◆ Prompt: Your task is to copy the lines between the line containing "dome_cap();" and the line containing "import math", counting both of those lines, and to emit nothing more.

Scripts that build objects
[Start]
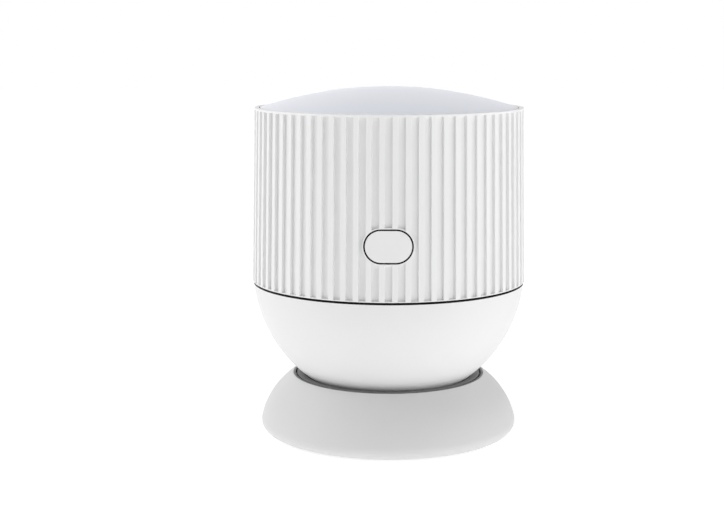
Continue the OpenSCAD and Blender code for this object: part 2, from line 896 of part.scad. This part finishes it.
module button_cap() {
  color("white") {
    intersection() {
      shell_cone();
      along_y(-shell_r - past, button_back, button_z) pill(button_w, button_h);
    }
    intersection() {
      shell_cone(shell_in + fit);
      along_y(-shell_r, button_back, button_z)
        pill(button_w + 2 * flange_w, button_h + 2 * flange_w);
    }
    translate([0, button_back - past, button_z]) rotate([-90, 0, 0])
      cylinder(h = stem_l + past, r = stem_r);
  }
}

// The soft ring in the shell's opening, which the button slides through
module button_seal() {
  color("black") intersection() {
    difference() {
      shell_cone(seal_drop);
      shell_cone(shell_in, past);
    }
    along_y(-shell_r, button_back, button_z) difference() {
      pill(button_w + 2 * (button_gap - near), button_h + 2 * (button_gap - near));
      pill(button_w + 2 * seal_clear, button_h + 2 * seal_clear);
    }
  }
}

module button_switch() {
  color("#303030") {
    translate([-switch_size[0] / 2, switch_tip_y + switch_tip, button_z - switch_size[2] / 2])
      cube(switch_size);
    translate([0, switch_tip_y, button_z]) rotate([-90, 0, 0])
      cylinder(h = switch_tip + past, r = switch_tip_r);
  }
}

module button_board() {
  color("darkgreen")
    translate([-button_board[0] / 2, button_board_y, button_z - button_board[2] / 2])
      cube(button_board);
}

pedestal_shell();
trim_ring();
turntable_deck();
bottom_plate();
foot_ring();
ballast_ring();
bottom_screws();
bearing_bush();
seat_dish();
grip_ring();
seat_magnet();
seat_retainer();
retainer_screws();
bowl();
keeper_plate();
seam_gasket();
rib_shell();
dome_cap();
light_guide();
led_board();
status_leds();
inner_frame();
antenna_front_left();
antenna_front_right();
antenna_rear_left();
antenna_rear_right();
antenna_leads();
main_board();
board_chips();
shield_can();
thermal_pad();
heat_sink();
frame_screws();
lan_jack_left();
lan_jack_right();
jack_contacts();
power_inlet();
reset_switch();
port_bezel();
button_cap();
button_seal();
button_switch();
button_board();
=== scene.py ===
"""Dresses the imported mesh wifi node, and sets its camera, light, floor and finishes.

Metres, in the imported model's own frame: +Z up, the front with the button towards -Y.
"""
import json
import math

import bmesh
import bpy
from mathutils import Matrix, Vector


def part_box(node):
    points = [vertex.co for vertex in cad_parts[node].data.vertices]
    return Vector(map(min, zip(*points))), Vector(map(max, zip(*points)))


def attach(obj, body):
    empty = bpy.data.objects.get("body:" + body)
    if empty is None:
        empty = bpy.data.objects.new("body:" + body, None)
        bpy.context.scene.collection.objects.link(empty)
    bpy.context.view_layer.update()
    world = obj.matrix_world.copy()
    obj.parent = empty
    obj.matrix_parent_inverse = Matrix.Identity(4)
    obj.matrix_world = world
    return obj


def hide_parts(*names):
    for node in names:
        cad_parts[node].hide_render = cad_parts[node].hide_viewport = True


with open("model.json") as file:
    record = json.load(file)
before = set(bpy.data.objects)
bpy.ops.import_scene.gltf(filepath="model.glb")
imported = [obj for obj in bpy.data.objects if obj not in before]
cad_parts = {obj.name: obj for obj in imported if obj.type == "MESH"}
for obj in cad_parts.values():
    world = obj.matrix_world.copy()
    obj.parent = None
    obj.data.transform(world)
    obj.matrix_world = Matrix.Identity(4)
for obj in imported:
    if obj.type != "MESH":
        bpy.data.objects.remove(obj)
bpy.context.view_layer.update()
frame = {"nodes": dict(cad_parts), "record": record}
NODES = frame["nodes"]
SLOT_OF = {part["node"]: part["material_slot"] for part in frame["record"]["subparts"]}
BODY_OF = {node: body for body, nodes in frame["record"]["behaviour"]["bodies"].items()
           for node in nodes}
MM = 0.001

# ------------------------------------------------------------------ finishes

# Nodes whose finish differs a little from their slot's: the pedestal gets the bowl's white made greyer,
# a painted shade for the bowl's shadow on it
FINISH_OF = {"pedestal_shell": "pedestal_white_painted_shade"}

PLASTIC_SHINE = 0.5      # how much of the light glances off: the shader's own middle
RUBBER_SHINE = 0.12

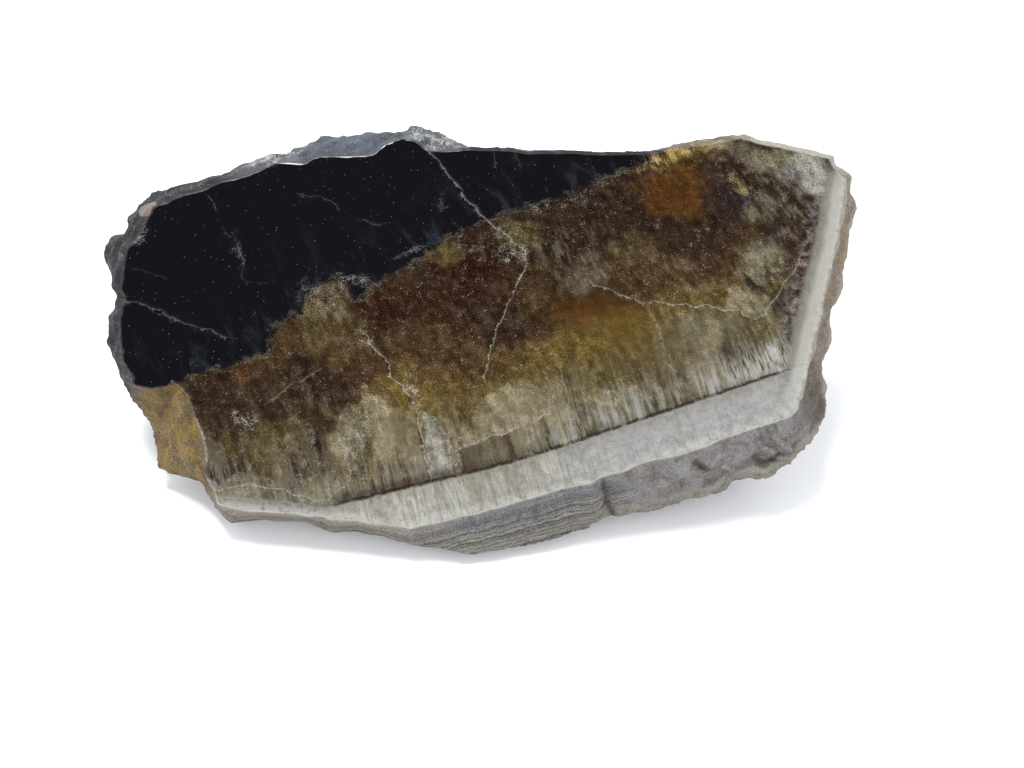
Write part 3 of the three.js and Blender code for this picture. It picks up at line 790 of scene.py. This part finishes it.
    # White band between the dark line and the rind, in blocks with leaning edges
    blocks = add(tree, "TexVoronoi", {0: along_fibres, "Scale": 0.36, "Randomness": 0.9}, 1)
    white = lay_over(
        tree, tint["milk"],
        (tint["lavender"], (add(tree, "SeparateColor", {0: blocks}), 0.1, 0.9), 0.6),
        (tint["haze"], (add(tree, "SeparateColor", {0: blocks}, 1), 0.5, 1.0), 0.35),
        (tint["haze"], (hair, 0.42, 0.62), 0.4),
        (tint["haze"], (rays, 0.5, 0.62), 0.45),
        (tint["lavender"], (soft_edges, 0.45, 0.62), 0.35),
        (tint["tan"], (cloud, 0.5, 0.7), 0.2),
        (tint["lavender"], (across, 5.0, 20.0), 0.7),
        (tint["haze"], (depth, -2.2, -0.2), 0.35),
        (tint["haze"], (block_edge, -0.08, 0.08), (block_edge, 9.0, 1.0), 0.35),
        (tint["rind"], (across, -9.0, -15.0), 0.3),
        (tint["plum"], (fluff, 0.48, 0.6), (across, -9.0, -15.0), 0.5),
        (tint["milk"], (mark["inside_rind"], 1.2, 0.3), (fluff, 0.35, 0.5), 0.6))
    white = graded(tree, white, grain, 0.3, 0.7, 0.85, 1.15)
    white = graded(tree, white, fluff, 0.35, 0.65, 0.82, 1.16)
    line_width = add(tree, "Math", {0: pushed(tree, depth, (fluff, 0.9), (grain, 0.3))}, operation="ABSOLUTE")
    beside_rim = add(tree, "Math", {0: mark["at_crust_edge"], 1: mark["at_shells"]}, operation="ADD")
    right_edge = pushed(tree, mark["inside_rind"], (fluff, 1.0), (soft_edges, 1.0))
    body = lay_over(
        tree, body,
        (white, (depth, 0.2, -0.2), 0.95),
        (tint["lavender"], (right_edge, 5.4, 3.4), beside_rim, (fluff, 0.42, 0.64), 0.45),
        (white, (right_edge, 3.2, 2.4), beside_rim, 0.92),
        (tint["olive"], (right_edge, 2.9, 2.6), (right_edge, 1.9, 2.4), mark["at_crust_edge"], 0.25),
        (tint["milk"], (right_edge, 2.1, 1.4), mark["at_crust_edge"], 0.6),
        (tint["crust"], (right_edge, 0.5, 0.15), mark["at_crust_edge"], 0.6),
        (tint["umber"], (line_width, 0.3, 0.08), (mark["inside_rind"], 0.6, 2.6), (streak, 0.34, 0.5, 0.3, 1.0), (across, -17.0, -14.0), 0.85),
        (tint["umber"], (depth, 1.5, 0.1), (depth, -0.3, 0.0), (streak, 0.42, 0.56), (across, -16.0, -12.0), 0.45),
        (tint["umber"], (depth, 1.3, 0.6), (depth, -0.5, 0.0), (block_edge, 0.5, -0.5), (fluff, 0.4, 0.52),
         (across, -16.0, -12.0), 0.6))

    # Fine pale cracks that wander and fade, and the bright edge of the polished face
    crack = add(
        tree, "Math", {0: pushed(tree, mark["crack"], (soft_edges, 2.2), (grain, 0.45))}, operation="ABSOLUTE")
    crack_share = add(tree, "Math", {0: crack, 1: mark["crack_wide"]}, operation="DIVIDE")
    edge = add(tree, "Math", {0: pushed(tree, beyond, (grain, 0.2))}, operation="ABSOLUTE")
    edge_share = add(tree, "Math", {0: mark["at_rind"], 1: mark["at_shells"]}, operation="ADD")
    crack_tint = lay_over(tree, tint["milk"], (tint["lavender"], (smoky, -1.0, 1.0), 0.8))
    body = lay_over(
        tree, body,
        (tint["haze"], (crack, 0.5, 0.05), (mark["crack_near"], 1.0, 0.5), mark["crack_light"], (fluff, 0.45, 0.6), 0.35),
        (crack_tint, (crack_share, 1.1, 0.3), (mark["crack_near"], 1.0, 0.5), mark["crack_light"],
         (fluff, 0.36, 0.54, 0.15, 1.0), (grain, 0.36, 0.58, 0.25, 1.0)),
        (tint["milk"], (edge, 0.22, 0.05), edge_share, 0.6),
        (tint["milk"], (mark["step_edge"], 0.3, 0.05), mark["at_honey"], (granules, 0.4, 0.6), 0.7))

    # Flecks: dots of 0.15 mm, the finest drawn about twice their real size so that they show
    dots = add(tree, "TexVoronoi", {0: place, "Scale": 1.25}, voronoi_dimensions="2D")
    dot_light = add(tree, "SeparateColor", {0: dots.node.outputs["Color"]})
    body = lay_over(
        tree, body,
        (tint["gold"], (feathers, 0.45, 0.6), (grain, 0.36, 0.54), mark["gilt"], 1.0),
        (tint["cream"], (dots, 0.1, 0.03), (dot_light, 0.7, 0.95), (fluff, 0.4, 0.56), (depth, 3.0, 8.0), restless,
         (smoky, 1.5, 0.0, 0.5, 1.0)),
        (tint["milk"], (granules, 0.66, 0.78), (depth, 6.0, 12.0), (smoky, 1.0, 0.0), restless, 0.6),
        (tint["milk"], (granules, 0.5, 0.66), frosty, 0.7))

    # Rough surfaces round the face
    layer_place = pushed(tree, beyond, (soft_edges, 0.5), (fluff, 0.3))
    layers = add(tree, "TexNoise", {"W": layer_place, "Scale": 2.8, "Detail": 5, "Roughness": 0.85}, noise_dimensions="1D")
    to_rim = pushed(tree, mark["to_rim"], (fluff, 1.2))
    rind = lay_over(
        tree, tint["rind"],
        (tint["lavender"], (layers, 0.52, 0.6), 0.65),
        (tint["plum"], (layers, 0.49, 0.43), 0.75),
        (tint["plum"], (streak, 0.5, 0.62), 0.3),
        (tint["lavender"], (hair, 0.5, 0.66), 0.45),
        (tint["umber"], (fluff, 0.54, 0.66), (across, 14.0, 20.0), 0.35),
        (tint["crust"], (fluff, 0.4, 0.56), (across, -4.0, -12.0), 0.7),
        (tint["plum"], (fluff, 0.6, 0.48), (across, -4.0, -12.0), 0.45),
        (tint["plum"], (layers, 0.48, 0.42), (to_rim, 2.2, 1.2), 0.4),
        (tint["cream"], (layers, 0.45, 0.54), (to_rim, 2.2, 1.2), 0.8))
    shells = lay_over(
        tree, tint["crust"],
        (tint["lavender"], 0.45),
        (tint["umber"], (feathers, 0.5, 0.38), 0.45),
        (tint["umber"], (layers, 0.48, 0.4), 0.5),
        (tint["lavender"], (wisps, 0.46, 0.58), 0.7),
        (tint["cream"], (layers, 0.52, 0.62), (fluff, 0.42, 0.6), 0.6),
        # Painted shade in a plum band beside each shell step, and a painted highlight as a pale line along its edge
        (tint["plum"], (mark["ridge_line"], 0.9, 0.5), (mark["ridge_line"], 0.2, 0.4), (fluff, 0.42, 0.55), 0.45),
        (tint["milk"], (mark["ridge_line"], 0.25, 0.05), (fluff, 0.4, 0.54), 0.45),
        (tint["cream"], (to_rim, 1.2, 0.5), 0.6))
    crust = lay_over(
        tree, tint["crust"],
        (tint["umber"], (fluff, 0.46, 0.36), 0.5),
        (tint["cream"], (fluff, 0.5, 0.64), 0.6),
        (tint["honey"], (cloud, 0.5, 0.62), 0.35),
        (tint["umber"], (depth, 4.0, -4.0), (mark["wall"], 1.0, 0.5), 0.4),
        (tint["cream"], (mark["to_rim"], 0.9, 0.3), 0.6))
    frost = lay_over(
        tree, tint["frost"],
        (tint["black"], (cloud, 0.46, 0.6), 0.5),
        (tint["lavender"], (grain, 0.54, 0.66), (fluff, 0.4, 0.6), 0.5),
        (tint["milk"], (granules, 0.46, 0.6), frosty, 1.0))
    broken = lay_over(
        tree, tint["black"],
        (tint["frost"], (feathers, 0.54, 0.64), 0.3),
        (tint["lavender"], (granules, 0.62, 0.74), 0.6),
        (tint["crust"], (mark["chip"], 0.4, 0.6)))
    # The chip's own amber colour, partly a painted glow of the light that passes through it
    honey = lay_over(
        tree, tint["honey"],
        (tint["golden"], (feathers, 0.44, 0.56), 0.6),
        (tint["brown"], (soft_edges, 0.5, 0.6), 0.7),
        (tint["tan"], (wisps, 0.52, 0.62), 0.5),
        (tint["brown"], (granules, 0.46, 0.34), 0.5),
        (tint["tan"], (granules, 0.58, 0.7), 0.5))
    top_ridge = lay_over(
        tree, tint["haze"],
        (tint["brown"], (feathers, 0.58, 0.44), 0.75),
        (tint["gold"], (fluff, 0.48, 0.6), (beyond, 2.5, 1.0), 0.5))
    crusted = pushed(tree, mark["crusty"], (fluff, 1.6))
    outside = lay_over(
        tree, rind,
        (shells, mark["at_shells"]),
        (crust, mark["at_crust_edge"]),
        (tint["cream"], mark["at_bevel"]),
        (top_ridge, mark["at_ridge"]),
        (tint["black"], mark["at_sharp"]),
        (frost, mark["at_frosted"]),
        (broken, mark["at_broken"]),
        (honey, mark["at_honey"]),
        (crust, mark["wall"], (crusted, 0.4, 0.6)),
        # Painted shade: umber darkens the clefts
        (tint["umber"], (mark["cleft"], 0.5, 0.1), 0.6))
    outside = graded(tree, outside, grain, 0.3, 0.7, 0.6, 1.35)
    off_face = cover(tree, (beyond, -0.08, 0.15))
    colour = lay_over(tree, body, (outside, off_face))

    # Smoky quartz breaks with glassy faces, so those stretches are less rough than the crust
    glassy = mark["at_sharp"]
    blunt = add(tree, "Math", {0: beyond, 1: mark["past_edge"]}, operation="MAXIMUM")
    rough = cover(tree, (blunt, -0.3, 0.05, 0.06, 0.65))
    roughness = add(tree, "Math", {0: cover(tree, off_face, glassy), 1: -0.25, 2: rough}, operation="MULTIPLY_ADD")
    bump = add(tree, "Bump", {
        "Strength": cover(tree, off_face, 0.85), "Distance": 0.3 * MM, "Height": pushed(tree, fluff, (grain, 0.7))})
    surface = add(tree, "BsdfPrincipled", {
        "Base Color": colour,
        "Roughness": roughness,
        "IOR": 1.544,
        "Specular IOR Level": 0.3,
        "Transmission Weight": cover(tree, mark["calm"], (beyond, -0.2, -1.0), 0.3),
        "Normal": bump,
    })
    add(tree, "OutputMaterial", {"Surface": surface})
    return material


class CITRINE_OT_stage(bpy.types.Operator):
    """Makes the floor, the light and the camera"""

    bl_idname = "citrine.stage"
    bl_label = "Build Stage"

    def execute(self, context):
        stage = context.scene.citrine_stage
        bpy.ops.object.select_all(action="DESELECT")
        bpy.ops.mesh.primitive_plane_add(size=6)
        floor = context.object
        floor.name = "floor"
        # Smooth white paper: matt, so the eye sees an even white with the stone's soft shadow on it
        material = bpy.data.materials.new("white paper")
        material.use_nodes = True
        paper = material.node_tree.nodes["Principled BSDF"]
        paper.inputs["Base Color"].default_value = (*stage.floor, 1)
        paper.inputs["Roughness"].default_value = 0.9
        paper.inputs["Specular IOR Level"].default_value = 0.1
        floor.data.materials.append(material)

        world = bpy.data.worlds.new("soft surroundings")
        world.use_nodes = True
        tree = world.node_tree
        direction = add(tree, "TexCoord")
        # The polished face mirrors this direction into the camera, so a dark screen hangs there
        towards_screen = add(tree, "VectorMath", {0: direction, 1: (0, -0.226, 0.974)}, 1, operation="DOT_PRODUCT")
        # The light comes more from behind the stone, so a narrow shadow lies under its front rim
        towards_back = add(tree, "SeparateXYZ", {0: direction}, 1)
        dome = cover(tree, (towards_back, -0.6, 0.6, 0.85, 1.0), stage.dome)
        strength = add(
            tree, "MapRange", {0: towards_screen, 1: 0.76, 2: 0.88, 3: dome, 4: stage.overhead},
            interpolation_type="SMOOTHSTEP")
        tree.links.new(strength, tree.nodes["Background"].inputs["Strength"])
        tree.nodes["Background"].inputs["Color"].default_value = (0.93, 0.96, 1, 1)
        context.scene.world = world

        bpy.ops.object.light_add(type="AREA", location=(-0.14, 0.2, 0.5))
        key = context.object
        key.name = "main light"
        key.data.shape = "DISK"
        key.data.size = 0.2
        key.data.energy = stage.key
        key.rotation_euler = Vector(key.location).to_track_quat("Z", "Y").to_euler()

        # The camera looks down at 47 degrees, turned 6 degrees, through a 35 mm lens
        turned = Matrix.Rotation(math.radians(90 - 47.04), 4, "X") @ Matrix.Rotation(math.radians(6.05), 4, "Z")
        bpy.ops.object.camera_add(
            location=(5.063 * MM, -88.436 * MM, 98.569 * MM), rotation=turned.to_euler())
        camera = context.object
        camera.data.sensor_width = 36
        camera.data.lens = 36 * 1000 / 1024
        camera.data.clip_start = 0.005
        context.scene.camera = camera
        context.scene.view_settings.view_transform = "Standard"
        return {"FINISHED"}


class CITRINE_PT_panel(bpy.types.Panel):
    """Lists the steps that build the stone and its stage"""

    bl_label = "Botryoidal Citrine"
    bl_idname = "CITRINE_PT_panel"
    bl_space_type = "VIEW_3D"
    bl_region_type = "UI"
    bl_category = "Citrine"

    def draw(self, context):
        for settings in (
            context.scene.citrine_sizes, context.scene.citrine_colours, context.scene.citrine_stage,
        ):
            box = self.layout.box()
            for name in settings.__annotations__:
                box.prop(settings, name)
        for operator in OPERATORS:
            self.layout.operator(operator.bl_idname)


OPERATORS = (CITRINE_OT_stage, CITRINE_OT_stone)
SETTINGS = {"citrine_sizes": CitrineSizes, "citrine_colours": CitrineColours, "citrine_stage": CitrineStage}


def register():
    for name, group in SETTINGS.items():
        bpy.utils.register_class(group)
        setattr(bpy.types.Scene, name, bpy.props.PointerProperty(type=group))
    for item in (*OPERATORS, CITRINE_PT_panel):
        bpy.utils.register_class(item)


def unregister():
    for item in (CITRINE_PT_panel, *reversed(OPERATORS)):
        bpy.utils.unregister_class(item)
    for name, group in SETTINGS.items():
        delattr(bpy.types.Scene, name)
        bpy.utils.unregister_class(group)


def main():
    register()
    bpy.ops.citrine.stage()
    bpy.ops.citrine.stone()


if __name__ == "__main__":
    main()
[End]
◆ Response below:
dome_cap();
light_guide();
led_board();
status_leds();
inner_frame();
antenna_front_left();
antenna_front_right();
antenna_rear_left();
antenna_rear_right();
antenna_leads();
main_board();
board_chips();
shield_can();
thermal_pad();
heat_sink();
frame_screws();
lan_jack_left();
lan_jack_right();
jack_contacts();
power_inlet();
reset_switch();
port_bezel();
button_cap();
button_seal();
button_switch();
button_board();
=== scene.py ===
"""Dresses the imported mesh wifi node, and sets its camera, light, floor and finishes.

Metres, in the imported model's own frame: +Z up, the front with the button towards -Y.
"""
import json
import math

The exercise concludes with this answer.